# My 55g



## punky (Feb 10, 2007)

Hi, APC. I am a newbie in planted aquariums but about a month ago I setup one with ~3.75wpg and pressurized CO2. Plants are growing nicely although I need more to fill. My problem is trying aquascaping. Right now I have a large piece of bogwood exactly in the middle of the aquarium.

Some questions:

1) Should I keep the bogwood in the middle or find another place in the tank?
2) Replace bogwood with a smaller and more cave-like and concentrate more on creating a better layout with plants?
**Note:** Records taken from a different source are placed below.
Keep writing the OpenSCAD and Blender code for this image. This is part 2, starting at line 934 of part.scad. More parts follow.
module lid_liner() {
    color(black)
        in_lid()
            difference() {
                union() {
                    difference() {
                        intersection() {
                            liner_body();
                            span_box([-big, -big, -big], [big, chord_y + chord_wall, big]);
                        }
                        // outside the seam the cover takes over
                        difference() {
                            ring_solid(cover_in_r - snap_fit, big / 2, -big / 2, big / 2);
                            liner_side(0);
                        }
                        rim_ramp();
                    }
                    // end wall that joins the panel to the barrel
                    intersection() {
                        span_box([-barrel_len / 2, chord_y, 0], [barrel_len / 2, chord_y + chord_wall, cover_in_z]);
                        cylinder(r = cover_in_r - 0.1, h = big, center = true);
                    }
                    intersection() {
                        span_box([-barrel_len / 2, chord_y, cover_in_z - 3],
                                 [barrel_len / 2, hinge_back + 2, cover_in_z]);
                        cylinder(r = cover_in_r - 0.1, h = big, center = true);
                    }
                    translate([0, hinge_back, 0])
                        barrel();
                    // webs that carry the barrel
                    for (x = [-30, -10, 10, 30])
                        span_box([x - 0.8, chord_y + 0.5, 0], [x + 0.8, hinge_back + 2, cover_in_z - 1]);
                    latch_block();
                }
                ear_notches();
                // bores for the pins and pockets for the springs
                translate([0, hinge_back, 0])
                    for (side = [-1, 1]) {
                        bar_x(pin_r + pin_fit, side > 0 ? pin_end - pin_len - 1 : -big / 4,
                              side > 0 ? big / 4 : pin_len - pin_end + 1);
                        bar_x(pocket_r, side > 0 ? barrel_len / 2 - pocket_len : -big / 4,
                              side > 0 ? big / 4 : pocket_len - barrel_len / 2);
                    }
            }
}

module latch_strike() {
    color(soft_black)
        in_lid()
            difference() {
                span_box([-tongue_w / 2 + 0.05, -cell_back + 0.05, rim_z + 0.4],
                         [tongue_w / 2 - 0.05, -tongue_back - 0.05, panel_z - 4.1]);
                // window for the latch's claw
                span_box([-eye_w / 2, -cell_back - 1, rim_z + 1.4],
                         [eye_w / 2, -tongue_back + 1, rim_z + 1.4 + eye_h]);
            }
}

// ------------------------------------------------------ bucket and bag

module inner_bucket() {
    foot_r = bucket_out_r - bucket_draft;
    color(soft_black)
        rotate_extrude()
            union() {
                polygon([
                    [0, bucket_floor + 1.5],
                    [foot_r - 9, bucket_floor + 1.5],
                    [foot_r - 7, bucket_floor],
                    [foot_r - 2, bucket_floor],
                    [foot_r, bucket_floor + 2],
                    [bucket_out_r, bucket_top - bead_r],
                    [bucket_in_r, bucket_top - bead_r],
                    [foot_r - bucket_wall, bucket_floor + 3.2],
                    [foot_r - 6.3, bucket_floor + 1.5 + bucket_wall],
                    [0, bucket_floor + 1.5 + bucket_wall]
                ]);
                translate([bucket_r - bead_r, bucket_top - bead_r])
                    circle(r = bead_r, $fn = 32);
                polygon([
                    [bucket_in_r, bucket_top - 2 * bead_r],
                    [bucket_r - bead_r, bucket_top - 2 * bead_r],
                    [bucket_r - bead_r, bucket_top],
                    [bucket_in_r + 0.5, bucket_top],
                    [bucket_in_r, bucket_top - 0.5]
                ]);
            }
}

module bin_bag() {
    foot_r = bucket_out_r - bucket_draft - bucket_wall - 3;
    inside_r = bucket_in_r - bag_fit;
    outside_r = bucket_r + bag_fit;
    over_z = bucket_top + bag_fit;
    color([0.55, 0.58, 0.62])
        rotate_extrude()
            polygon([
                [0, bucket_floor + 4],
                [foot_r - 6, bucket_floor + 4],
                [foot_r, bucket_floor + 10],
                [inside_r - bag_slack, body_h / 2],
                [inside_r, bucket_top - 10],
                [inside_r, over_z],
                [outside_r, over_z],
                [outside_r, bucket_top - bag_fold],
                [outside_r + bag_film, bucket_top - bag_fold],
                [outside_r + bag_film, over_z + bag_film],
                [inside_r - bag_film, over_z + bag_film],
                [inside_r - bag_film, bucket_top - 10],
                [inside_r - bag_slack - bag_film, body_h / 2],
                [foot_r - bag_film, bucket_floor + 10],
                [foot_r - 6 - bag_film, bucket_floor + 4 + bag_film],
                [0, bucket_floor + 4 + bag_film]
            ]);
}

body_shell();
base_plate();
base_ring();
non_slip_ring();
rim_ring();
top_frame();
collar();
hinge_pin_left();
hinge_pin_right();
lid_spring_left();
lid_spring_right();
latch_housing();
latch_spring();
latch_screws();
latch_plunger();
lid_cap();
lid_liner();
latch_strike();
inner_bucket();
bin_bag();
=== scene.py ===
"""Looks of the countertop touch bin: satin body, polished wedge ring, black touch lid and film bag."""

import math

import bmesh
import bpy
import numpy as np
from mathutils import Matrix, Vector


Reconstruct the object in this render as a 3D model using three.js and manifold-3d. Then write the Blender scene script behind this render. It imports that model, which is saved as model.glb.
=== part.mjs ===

An image to help you understand:


----------



## punky (Feb 10, 2007)

Hi, APC. I am a newbie in planted tanks though it is not the first time I have set a tank. I just started a 55g planted. It has got a large piece of driftwood in the center of the tank. My problem is creating a nice aquascape.

Tank Specs:

Volume: 55g
CO2: Pressurized
Light: 3.75 wpg - 6400K bulbs

Questions:

Should I place the driftwood somewhere else in the tank?

or

Should I remove the driftwood and put a smaller cave like driftwood?










Thanks


----------



## Linda (Mar 3, 2006)

i think the piece of wood would look nice on its side or upside down maybe and add some moss or java ferns to it.


----------



## punky (Feb 10, 2007)

Thanks Linda for the advice. When I put it on its side it was taking a bit too much space. Yes, I am going to attach some moss soon. I will try to put it upside down and see the results


----------



## stepheus (Jun 13, 2006)

I like the wood. i'd say you keep it. but if i were you, i will turn the wood upside down so it has its broader side in the substrate. tie moss on the wood if possible. it ll mimic tree root under water. 

other than that, use the plants you currently have and position them behind, between and beside the wood to have the wood choked with plants. lastly have more foreground plants. its a challenge for most to even keep the plant alive as a beginner, but your plants looks healthy 

i hope you have visited APC's library for some insight on some well accepted aquascaping methods esp the golden rule. a little planning would be nice. good luck! looking fwd for future pictures.


----------



## stepheus (Jun 13, 2006)

Opps sorry for mentioning the wood again, i dint refresh the page, thats why i dint know you had so many replies already. Heh, all the best


----------



## punky (Feb 10, 2007)

Thanks stepheus for the info. Yes my plants are healthy but I really did a lot of research before. I am taking care of the tank as much as possible and dosing the right amounts using EI. I am soon adding some Pogostemon Helferi as foreground and even a carpeting plant.


----------



## John N. (Dec 11, 2005)

Nice start for your tank. I think the bogwood can be an excellent center piece and focal point, so I say keep it. I would try to flip the bogwood (maybe upside down) so it looks like the roots are coming out of the substrate more naturally. Placing the wood a little off center can help take the massive focus off the piece but still give it presence. Just in case you haven't seen it, check out this thread for some Aquascaping Principles tips.

Ultimately, flipping the wood and letting the plants fill in around this centerpiece should improve the tank I think.

-John N.


----------



## punky (Feb 10, 2007)

Thanks John N. Sorry for posting a double thread but I think there were some problems since at first my thread did not appear.

Thanks again.


----------